Ten-year-old Sakura (voiced by Sakura Tange) is a fourth grader who lives with her widowed archeology professor father and teenaged brother. One day after school, Sakura accidentally unleashes a collection of magical "Clow Cards" from a locked book she finds in her father's office. Keroberos (Aya Hisakawa, called Cerberus in the English version), the guardian beast of the seal on the book appears and informs Sakura that she must have some magical powers within her or else she would not have been able to open the book. He also argues that since she loosed the magical Clow Cards, Sakura is now responsible for retrieving the lost cards to prevent an unspecified world-wide catastrophe. Each Clow Card has the ability to manifest as a malevolent spirit that could wreak havoc unless they are sealed away in a card where they can be used as needed. Keroberos gives Sakura a magical key and guides her in her task to collect and seal all of the Clow Cards.
Is it any good?
CARDCAPTOR SAKURA (not to be confused with the American dub Cardcaptors) is a classic of the magical girl sub-genre of anime and shojo manga (manga written for girls). Part of the appeal of the show is the artwork (although, one has to question some of the outfits poor Sakura is forced to wear) and adorable characters. For example, Keroberos, whose true form is a huge winged lion, spends most of the series as a cute stuffed animal sidekick with a sweet tooth. Sakura herself is an incredibly likeable girl who is thoughtful, romantic, athletic, modest, and brave. She reluctantly takes on the role of cardcaptor and is initially fearful of the dangers but she almost always pushes through her fears to do what's needed.

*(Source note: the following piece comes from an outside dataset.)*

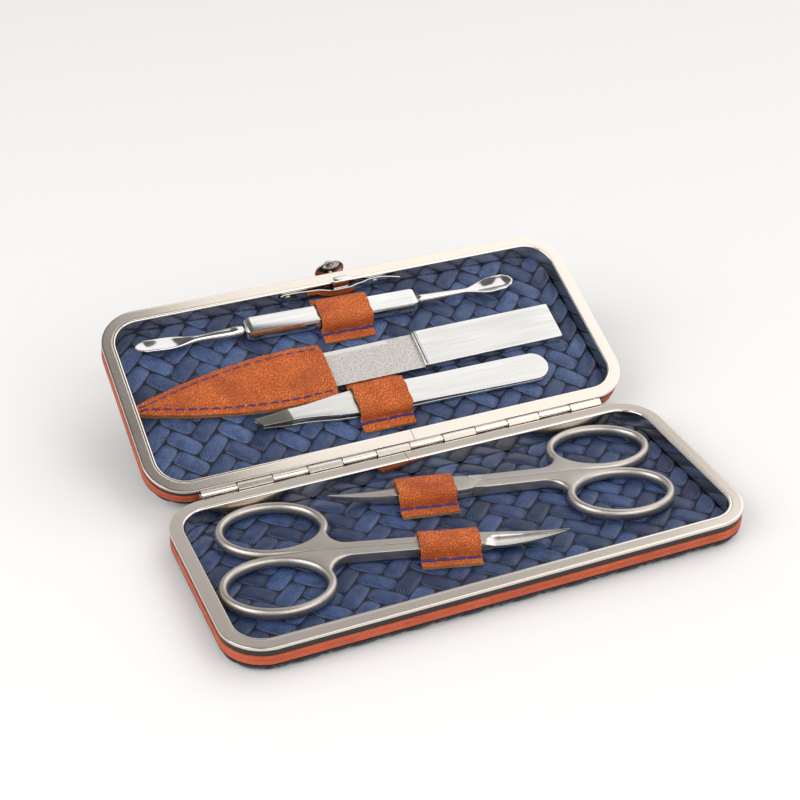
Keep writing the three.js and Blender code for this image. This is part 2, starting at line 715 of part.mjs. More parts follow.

Cardcaptor Sakura relies on a lot of anime and magical girl conventions, but it's unique in that it is generally well written and much of Sakura's situations are grounded in her reality. The solutions Sakura comes up with for defeating certain Clow Cards are things that any kid could think of given enough time. Finally, there is a lightness to the dialogue as the characters tease and joke with one another. The relationship between Sakura and her brother Toya is believable. The series, as a whole, has a nice balance of action, humor, good characters, and design and is well worth seeking out.
Talk to your kids about ...
Families can talk about crushes and obsessions. Sakura has a school girl crush on her teacher and her older brother's best friend. How are her crushes similar or different to those in real life where tweens obsess about singers or other popular figures?
Why are Sakura's skirts so short? Girls: How would wearing a skirt that short make you feel? What kind of attention would you get? What other anime conventions do you notice?
Sakura loves to roller blade. What are some of your favorite outdoor activities and sports? How can kids to find a balance between their indoor and outdoor lives?